The facilities that TeX offers to manipulate these typeset lists are very restricted compared to manipulating token lists. (The main technical difference that LuaTeX offers is that it offers Lua callbacks to manipulate these lists in arbitrary ways.) Basically the only thing you can do is determine the last item in a list (the e-TeX \lastnodetype
primitive, and \lastskip
, \lastpenalty
and similar friends) and remove the last item \lastbox
, \unskip
\unpenalty
. Note however there is not a full set of \un...
primitives: You can not remove specials or \write
nodes or \rules
(and while you can remove \leaders
with \unskip
You can not distinguish \leaders
from glue so you can not put them back if you remove them).
Consider
\tracingoutput1
\showboxbreadth\maxdimen\showboxdepth\maxdimen
abc def \hskip 1pt \vrule
\bye
In the file the list of characters abc def \hskip 1pt \vrule
gets converted (one at a time) to tokens a_11
, b_11
, _10
, \hskip
, 1_12
, ...
As each (non expandable) token gets processed it causes Tex to execute the appropriate command, in this case mostly adding things to the current horizontal list.
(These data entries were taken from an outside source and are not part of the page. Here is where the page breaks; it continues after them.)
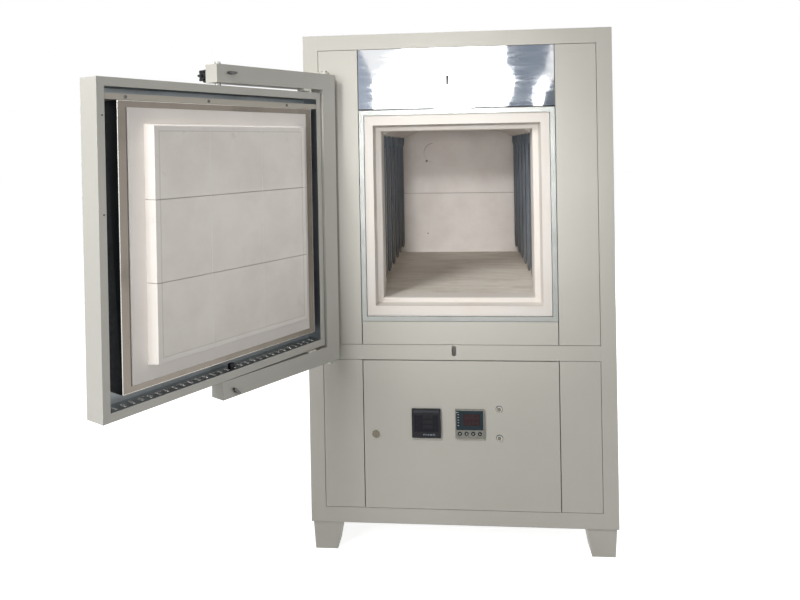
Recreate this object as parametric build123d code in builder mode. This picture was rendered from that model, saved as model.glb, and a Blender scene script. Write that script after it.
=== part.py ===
from build123d import *
import math
import os

os.makedirs("parts", exist_ok=True)

# Vertical muffle furnace. Millimetres, +Z up, the mouth faces -Y.
# The origin is on the floor below the middle of the cabinet.

# Cabinet
cabinet_width = 1020
cabinet_depth = 1300
foot_height = 98
tube_width = 50
tube_wall = 2.5
panel_sheet = 2
panel_fold = 18
panel_gap = 1.5
tab_height = 30
bay_height = 500
side_space = 10
rear_space = 80
head_space = 68.5
jamb_width = 30
jamb_depth = 20
base_sheet = 1.5

# Feet
foot_top_width = 98
foot_sole_width = 76
foot_inset = 6
foot_taper = 5
foot_sheet = 3

# Mouth of the hot chamber: the opening, the step round it and the border round the step
mouth_width = 508
mouth_height = 566
mouth_step_side = 24
mouth_step_end = 20
mouth_border_side = 29
mouth_border_end = 33
mouth_frame_depth = 116
mouth_setback = 4
mouth_recess_draft = 4.5
mouth_recess_depth = 38
mouth_edge_round = 6
trim_width = 16
trim_sheet = 1.5
fit_gap = 1

# Hot chamber and its insulation
chamber_side_step = 46
spring_drop = 33
vault_rise = 80
board_thickness = 60
backup_thickness = 90
hearth_thickness = 60
case_sheet = 1.5
deck_sheet = 3
back_board_height = 285

# Heating elements
elements_per_side = 6
element_front_gap = 85
element_back_gap = 75
element_wall_gap = 34
leg_spacing = 60
hot_diameter = 9
shank_diameter = 18
element_floor_gap = 33
shank_drop = 26
shank_gap = 1
holder_width = 46
holder_length = 110
holder_height = 24
shank_stand = 34
strap_width = 16
strap_thickness = 3

# Thermocouple
thermocouple_x = -152
thermocouple_drop = 172
thermocouple_diameter = 10
thermocouple_reach = 25
thermocouple_head_diameter = 46
thermocouple_head_length = 40

# Door carrier, which the text calls the yoke
hinge_standoff = 41
open_angle = 123.16
arm_height = 52
arm_depth = 51
arm_wall = 3
arm_overhang = 22.5
post_width = 56
post_outset = 21
post_gap = 6
upper_gap = 10
lower_gap = 7
ear_thickness = 6
ear_radius = 16
ear_root = 40
hinge_pin_diameter = 12
pin_head_diameter = 18
pin_head_height = 6
pin_grip = 30
bush_diameter = 20
bush_flange_diameter = 28
bush_flange = 1.5
running_gap = 0.05
pivot_diameter = 12
pivot_head_diameter = 17
pivot_head_height = 8
pivot_nut_width = 14
pivot_nut_height = 7
stop_pad_start = 88
stop_pad_length = 31
stop_pad_clearance = 2
stop_pad_depth = 30

# Latches
upper_latch_offset = -25
upper_latch_rise = 3
upper_latch_travel = 22
lower_latch_offset = -19
lower_latch_rise = 30
lower_latch_drop = 9
lower_latch_travel = 16.5
bolt_diameter = 8
t_head_length = 28
t_head_width = 7
t_head_depth = 10
t_head_standoff = 3
upper_slot_width = 9.5
upper_slot_height = 32
lower_slot_width = 15
lower_slot_height = 34
lower_rest_turn = 45
latch_washer_diameter = 24
latch_washer = 2
knob_hub_diameter = 22
knob_hub = 36
knob_diameter = 40
knob_height = 56
knob_lobes = 7
knob_lobe_radius = 5.5
knob_round = 2
small_knob_diameter = 30
small_knob_height = 12

# Door
door_back = 28
seal_gap = 0.5
door_front_gap = 1
door_shift = 4
door_swivel = 3.16
door_sheet = 2
rim_width = 20
rim_top_width = 22
channel_width = 31
channel_floor = -15
channel_ledge = 14
vent_diameter = 8
vent_pitch = 25
vent_row_inset = 62
vent_depth = 9
pivot_bush_length = 18
case_front_gap = 2.5
plug_case_sheet = 2
case_lip_side = 22
case_lip_end = 17
lip_gap_side = 3.5
lip_gap_end = 0.5
slab_step_side = 43.5
slab_step_end = 39.5
slab_thickness = 40
block_gap_side = 5
block_gap_end = 3
block_draft_side = 4
block_draft_end = 6
block_end_gap = 1
tile_joint = 1.2
column_joint_shares = (-0.166, 0.18)
row_joint_shares = (-0.162, 0.189)
strip_size = 15
strip_wall = 1.5
strip_screw_diameter = 9
strip_screw_height = 2.5
strip_screw_insets = (57, 311, 612)
clip_spot = -8
clip_width = 14
clip_height = 16
clip_depth = 12
clip_sheet = 1.5

# Lower door and its instruments
control_gap_low = 2
control_gap_high = 3
control_fold = 15
control_proud = 2
control_pin_diameter = 6
control_pin_inset = 5
control_pin_grip = 10
meter_size = 96
meter_body = 90
meter_depth = 80
meter_bezel = 8
meter_rise = 40.5
indicator_x = -115
controller_x = 29
window_depth = 1.5
indicator_window_width = 79
indicator_window_height = 56
controller_window_width = 89
controller_window_height = 64
controller_window_rise = 12.5
indicator_key_size = 4
indicator_key_pitch = 10.6
indicator_key_offset = 9.4
indicator_key_drop = 37.1
indicator_key_height = 0.6
indicator_keys = 4
controller_key_diameter = 12
controller_key_pitch = 22
controller_key_drop = 31.5
controller_key_gap = 0.15
controller_key_proud = 1.4
controller_key_length = 5
controller_key_travel = 0.8
controller_keys = 4
button_x = 126.4
start_button_rise = 48.5
stop_button_drop = 47.5
button_bezel_diameter = 20
button_bezel_height = 3
button_barrel_diameter = 16
button_barrel_length = 30
button_diameter = 12
button_proud = 1.5
button_length = 16
lock_inset = 40
lock_rise = 1
lock_diameter = 24
lock_head_height = 4
lock_barrel_diameter = 18
lock_cam_length = 40
lock_cam_width = 14
lock_cam_thickness = 3
lock_slot_width = 3
lock_slot_length = 12
lock_slot_depth = 1.5

# Electrical bay
core_leg_width = 40
core_window_width = 50
core_window_height = 160
core_depth = 90
coil_thickness = 18
coil_gap = 1
transformer_x = -150
transformer_y = 620
controller_box_width = 130
controller_box_depth = 190
controller_box_height = 210
controller_box_x = 180
controller_box_y = 560
fin_count = 9
fin_thickness = 3
fin_depth = 30
terminal_count = 12
terminal_pitch = 12
terminal_depth = 44
terminal_height = 46
terminal_x = 180
terminal_y = 980
terminal_rail_height = 8

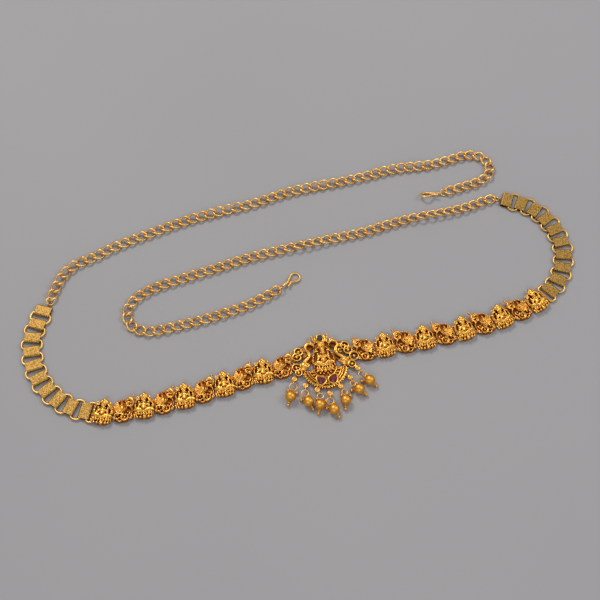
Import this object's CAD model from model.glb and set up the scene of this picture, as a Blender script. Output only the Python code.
"""Looks of the waist belt, in Blender: cast gold plaques and pendant, smooth chains, stones."""
import math

import bpy
import numpy as np
from mathutils import Matrix, Vector
from mathutils.bvhtree import BVHTree


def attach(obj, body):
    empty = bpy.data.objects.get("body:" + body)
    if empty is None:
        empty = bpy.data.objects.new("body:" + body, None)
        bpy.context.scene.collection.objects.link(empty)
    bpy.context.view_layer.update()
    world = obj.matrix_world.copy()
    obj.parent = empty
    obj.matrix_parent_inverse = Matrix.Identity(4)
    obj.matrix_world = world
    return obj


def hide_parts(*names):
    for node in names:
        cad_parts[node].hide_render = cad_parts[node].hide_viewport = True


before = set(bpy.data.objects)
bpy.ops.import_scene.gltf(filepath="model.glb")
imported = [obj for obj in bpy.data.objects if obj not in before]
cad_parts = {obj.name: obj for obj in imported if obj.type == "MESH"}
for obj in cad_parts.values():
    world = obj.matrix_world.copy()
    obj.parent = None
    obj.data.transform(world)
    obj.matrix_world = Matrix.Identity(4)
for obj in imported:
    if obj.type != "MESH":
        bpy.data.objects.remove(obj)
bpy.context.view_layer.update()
scene = bpy.context.scene
MM = 0.001
# Size of the smallest detail in a casting, and about how many triangles each casting has
DETAIL = 0.11
FIGURE_FACES, PEACOCK_FACES, PENDANT_FACES = 17000, 16000, 130000
# Rays that look how open a point lies: their number and reach, how far off the surface they
# start, how far they lean towards its normal, and how open a hit at full reach counts
RAYS = 28
RAY_REACH, RAY_LIFT, RAY_LEAN, HIT_SHARE = 2.6, 0.04, 1.02, 0.6

# Layout, repeated from the part's source, in millimetres

BELT_MIDDLE = np.array([1.7, 13.7])
BELT_ROUTE = [
    (-153, -7), (-157.5, -25), (-155, -42), (-146.5, -57), (-132, -68),
    (-113, -72), (-89.5, -68.5), (-66.5, -62.5), (-44, -55), (-22, -47), (14, -38),
    (50, -30), (74, -25), (97.5, -19), (120.5, -11), (142, 0), (156, 14),
    (161, 33), (157, 49.5), (148.5, 61.2), (139.3, 67.2), (129.5, 70.5)]
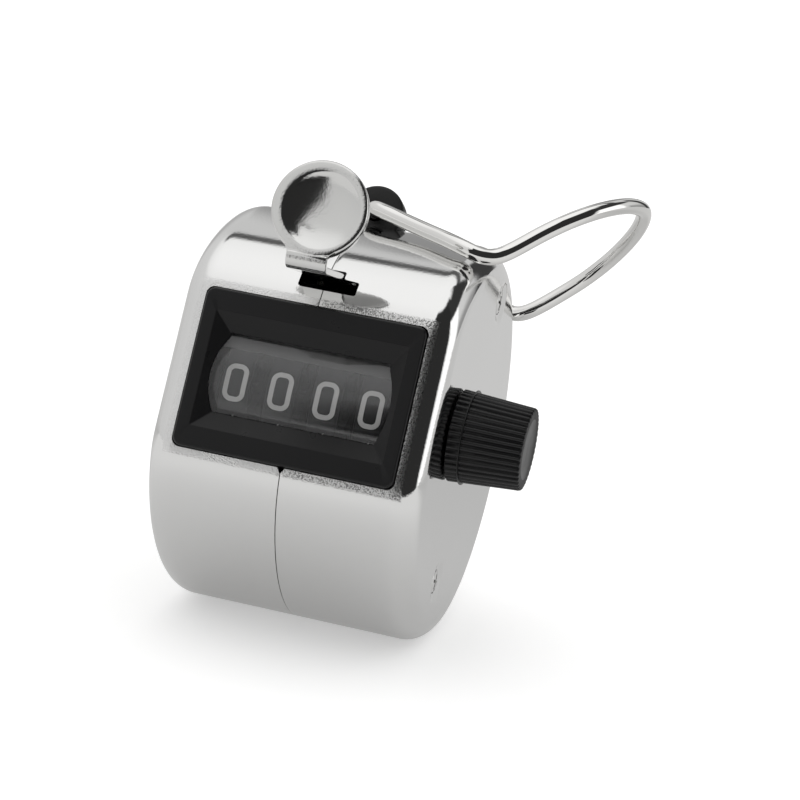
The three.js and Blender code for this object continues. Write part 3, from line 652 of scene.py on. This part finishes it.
# strokes of the digits 0 to 9: (centreline, closed)
DIGITS = [
    [(oblong(HALF_H, -HALF_H), True)],
    [([(-0.5, HALF_H - 0.55), (0.15, HALF_H), (0.15, -HALF_H)], False)],
    [(TOP_HOOK + [(HALF_W, 0.75), (-HALF_W, -0.9), (-HALF_W, -HALF_H), (HALF_W, -HALF_H)],
      False)],
    [(TOP_HOOK + arc(1, 0.1 + CORNER - 0.05, 0, -90, CORNER - 0.05) + [(-0.25, 0.1)], False),
     ([(-0.25, 0.1)] + arc(1, 0.1 - CORNER, 90, 0) + BOTTOM_HOOK, False)],
    [([(0.5, -HALF_H), (0.5, HALF_H), (-HALF_W, -0.75), (HALF_W, -0.75)], False)],
    [([(HALF_W - 0.05, HALF_H), (-HALF_W + 0.05, HALF_H), (-HALF_W + 0.05, 0.2)]
      + arc(1, 0.2 - CORNER, 90, 0) + BOTTOM_HOOK, False)],
    [(oblong(0.25, -HALF_H), True),
     (arc(1, HIGH, 10, 90) + arc(-1, HIGH, 90, 180) + [(-HALF_W, -0.6)], False)],
    [([(-HALF_W, HALF_H), (HALF_W, HALF_H), (-0.3, -HALF_H)], False)],
    [(oblong(HALF_H, 0.12), True), (oblong(0.12, -HALF_H), True)],
    [(oblong(HALF_H, -0.25), True),
     (arc(-1, -HIGH, 190, 270) + arc(1, -HIGH, 270, 360) + [(HALF_W, 0.6)], False)],
]


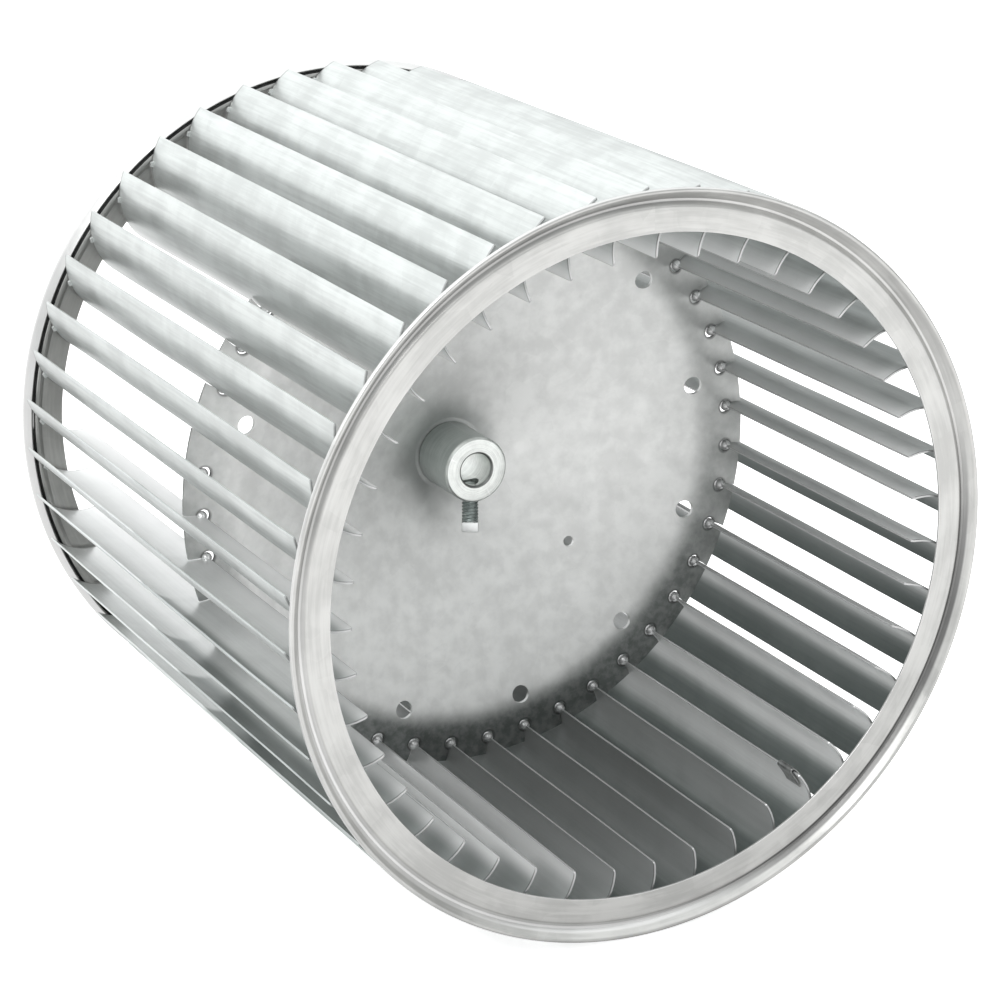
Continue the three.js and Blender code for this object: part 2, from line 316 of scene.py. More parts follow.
# ---------------------------------------------------------------- node helpers
class Graph:
    """A short way to write shader nodes."""

    def __init__(self, owner):
        owner.use_nodes = True
        self.tree = owner.node_tree
        self.tree.nodes.clear()

    def node(self, kind, inputs=None, **props):
        made = self.tree.nodes.new(kind)
        for key, value in props.items():
            setattr(made, key, value)
        for key, value in (inputs or {}).items():
            if isinstance(value, bpy.types.NodeSocket):
                self.tree.links.new(value, made.inputs[key])
            else:
                made.inputs[key].default_value = value
        return made

    def math(self, operation, a, b=0.0):
        return self.node("ShaderNodeMath", {0: a, 1: b}, operation=operation).outputs[0]

    def product(self, first, *others):
        for other in others:
            first = self.math("MULTIPLY", first, other)
        return first

    def total(self, first, *others):
        for other in others:
            first = self.math("ADD", first, other)
        return first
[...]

The log file
shows the list as:
### horizontal mode entered at line 5
\hbox(0.0+0.0)x20.0
\tenrm a
\tenrm b
\kern0.27779
\tenrm c
\glue 3.33333 plus 1.66666 minus 1.11111
\tenrm d
\tenrm e
\tenrm f
\glue 3.33333 plus 1.66666 minus 1.11111
\glue 1.0
\rule(*+*)x0.4
spacefactor 1000
As I put the rule at the end that list can not be deconstructed by classical TeX but without that the classic way is to work backwards through the list.
\setbox0\hbox{abc def \hskip 1pt
\showthe\lastnodetype
\showthe\lastskip
\unskip
\showthe\lastnodetype
\showthe\lastskip
\unskip
\showthe\lastnodetype
Produces
(./lists.tex
> 11.
l.9 \showthe\lastnodetype
?
> 1.0pt.
l.10 \showthe\lastskip
?
> 11.
l.13 \showthe\lastnodetype
?
> 3.33333pt plus 1.66666pt minus 1.11111pt.
l.14 \showthe\lastskip
?
> 0.
l.17 \showthe\lastnodetype
?
)
Which shows, working backwards, that you have a node of type 11 (glue) with 11pt, which is removed, then another node of type 11 (glue) coming from the space token which is also removed. then there is a node of type 0 (character node) which is actually f
but in classic TeX you cannot see the f
or any other items in the list that are before that.